Cinq ans d'expérience, aucune faute. "Ce que la famille ne souhaiterait surtout pas, c'est que l'opératrice prenne tout sur ses épaules", poursuit malgré tout Me Aachour. "Elle a peut-être commis une faute, l'enquête le dira. L'enregistrement est surprenant. C'est cynique, c'est indigne, mais ce serait peut-être trop facile de la charger. Le seul constat qu'on peut faire pour l'instant, c'est que le traitement qui a été réservé à Naomi est curieux, étrange." Mercredi, l'opératrice a été suspendue à titre conservatoire par la direction des hôpitaux de Strasbourg, qui diligente une enquête administrative en parallèle de celle initiée par la justice.

Selon un délégué syndical CGT de l'hôpital de Strasbourg, joint par Europe 1, la femme âgée d'une cinquantaine d'années, occupait le même poste depuis cinq ans. Aujourd'hui "effondrée", elle n'avait jusque-là jamais commis de faute, indique la même source. Auparavant ambulancière, elle avait une bonne connaissance du fonctionnement de la chaîne des services de secours.

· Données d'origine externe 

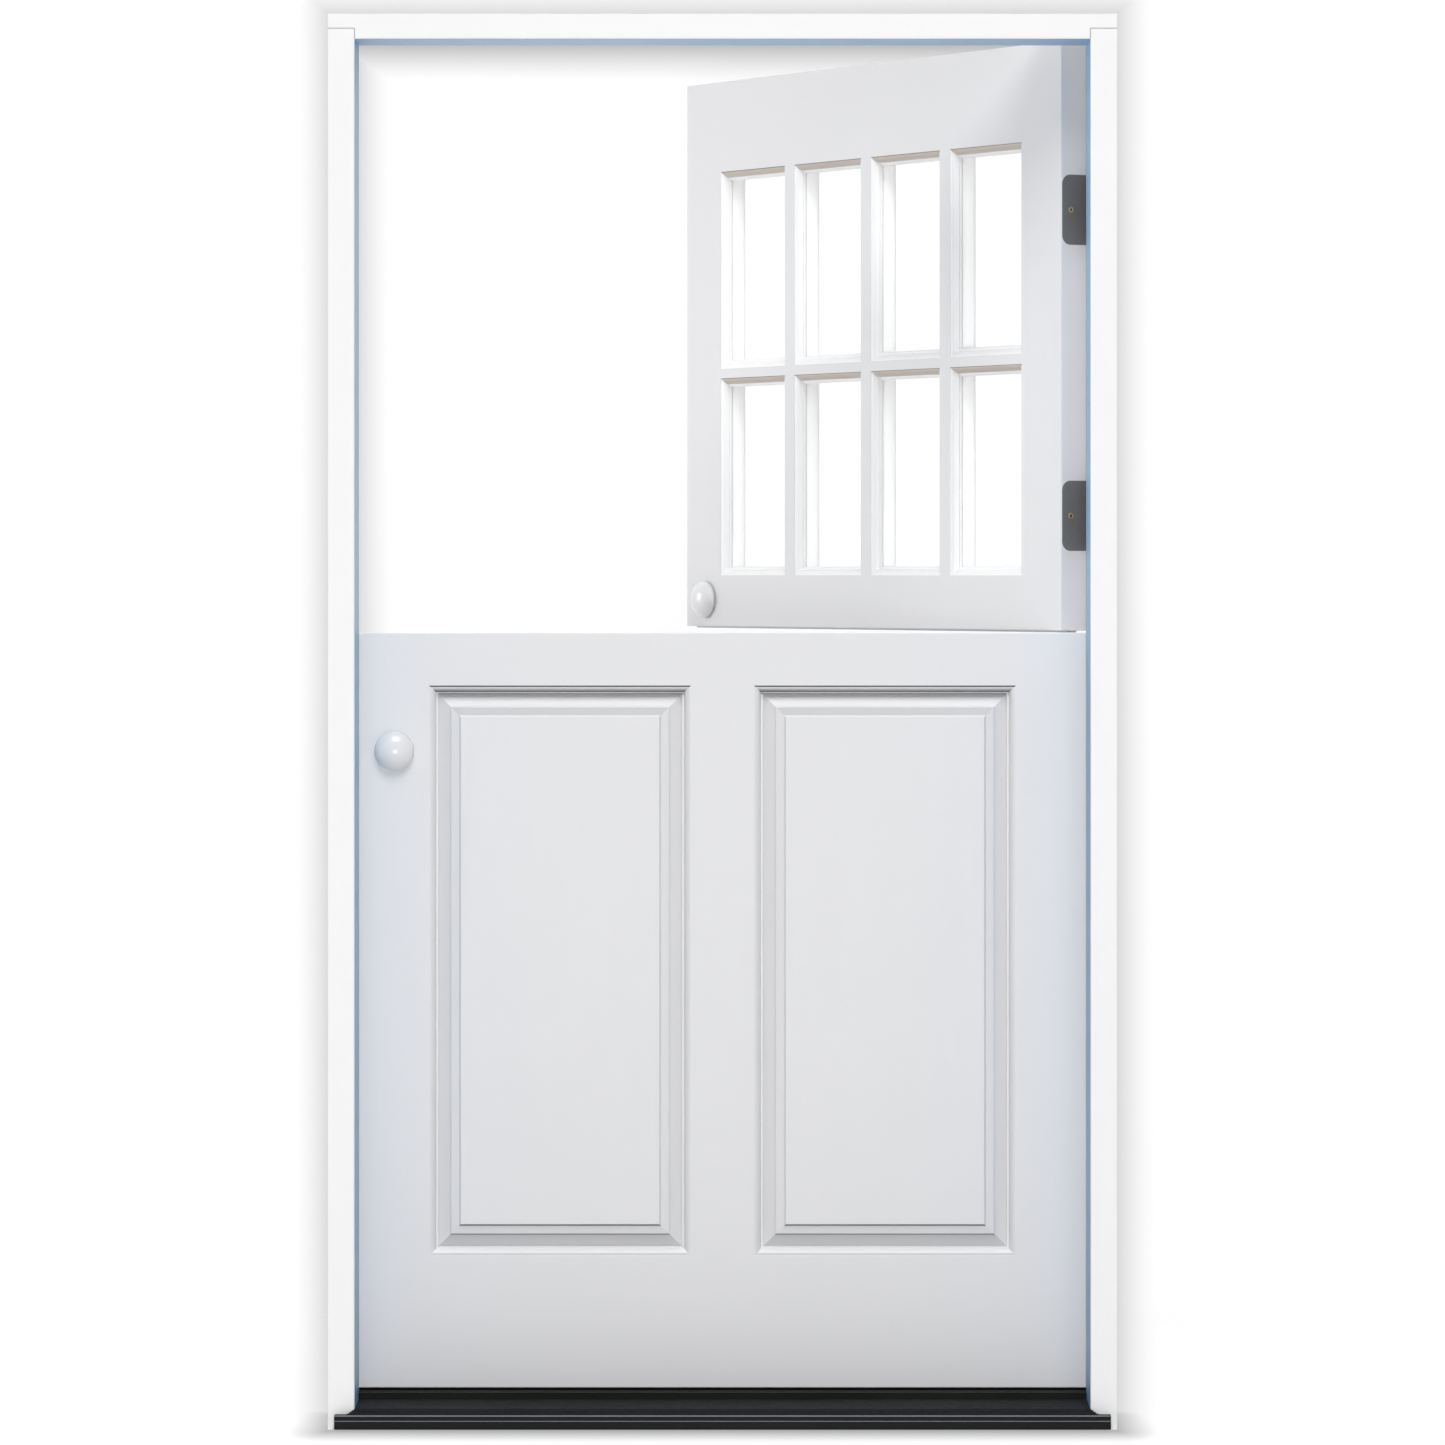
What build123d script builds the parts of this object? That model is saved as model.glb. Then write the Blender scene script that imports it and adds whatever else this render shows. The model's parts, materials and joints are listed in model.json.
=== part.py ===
from build123d import *
import os
from math import cos, radians, sin

os.makedirs("parts", exist_ok=True)

# Dutch stable door in its frame. Millimetres, +Z up. X runs along the door, with the hinges on +X.
# The outside is towards -Y, and both leaves swing inwards, towards +Y.
# The origin is on the floor, in the middle of the frame's width and depth.

# Leaves
leaf_w = 1066.8
leaf_t = 44.45
lower_h = 1088.3
upper_h = 853.2
open_angle = 59.2  # how far the upper leaf stands open

# Gaps round the leaves
side_gap = 3.0
head_gap = 3.0
meeting_gap = 3.0
leaf_base = 45.0  # floor to the underside of the lower leaf

# Frame
jamb_depth = 166.7
jamb_t = 38.1
head_t = 36.2
stop_d = 12.7  # how far the stop stands in from the rabbet
seal_room = 6.35  # from the stop to a shut leaf
head_housing = 2.9  # how far the jamb tops are let into the head
kerf_w = 3.0
kerf_d = 9.5
kerf_inset = 4.0
strip_w = 10.0
strip_relief = 0.35
edge_ease = 1.5

# Sill
nose_out = 20.0  # how far the sill stands out in front of the jambs
nose_top = 22.2
nose_drip = 2.3
horn_inset = 9.8  # the nose stops this far short of the frame's outer face
apron_flare = 13.3
tread_front = 29.5
tread_back = 31.0
tread_t = 2.0
riser_ahead = 20.0  # the riser's face, in front of the lower leaf
cap_h = 14.0
cap_top_gap = 2.8
rib_pitch = 5.0
rib_h = 0.7
rib_w = 1.6
sill_relief = 0.25

# Leaves' own edges
leaf_ease = 1.2

# Lower leaf
lower_stile = 110.4
lower_top_rail_h = 75.7
lower_bottom_rail_h = 190.1
mullion_w = 91.0
panel_stick = 12.7
panel_ovolo = 10.0
quirk = 1.2
groove_w = 10.3
groove_d = 12.0
tongue_play = 2.0
groove_play = 0.3

# Raised panel, from its flat field outwards: insets from the stick and depths under the face
field_depth = 1.5
field_step = 3.0
slope_top_depth = 4.6
slope_w = 11.0
slope_foot_depth = 6.4
bevel_step = 2.2
bevel_top_depth = 8.6
bevel_w = 17.0

# Upper leaf
upper_stile = 104.5
upper_top_rail_h = 141.2
upper_bottom_rail_h = 80.0
lite_rows = 2
lite_columns = 4
upright_bar_w = 28.0
cross_bar_w = 15.0
bar_over = 5.0  # an upright bar is this much long at each end before it is coped to the rails
lite_stick = 12.0
lite_ovolo = 9.0
glass_depth = 12.5
glass_t = 4.8
glass_bed = 0.3
glass_play = 1.5

# Joinery
tenon_l = 25.0
tenon_shoulder = 14.0
tenon_play = 0.15

# Hinges
hinge_h = 101.6
hinge_plate = 2.5
pin_out = 7.0  # pin centre beyond the inside faces of the leaves
knuckle_r = 6.35
knuckle_gap = 0.3
knuckles = 5
pin_r = 3.0
pin_play = 0.05
pin_head_r = 4.6
pin_head_h = 2.6
pin_head_taper = 18
hinge_corner = 14.0
upper_hinge_from_top = 244.0
upper_hinge_from_base = 166.3
lower_hinge_from_top = 170.0
lower_hinge_from_base = 215.0
screw_line_out = 16.9  # middle screw, from the outside face
screw_column_out = 10.0
screw_column_in = 31.0
screw_row_high = 38.0
screw_row_low = 20.0

# Wood screws
screw_head_r = 3.9
screw_r = 1.9
screw_cone = 2.0
screw_l = 22.0
slot_w = 1.0
slot_d = 0.7
frame_screw_head_r = 4.8
frame_screw_r = 2.5
frame_screw_cone = 2.4
frame_screw_l = 64.0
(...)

"Une décision prise de son propre chef ?" C'est précisément cette chaîne de responsabilités qui est interrogée par les avocats. "L'opératrice ne peut pas être une fin en soi", souligne Me Aachour. "Est-ce qu'il y avait un médecin régulateur qui était présent, qui a participé à cet entretien téléphonique ou non ? Est-ce que c'est une décision qu'elle a prise de son propre chef, de ne pas envoyer le Samu ?" Ce jour-là, sur les recommandations de l'opératrice, Naomi Musenga a finalement appelé SOS Médecins, qui l'a fait prendre en charge par le Samu quelques heures plus tard. Impossible, à ce stade, de savoir si une réduction de ce délai aurait pu sauver la jeune mère de famille.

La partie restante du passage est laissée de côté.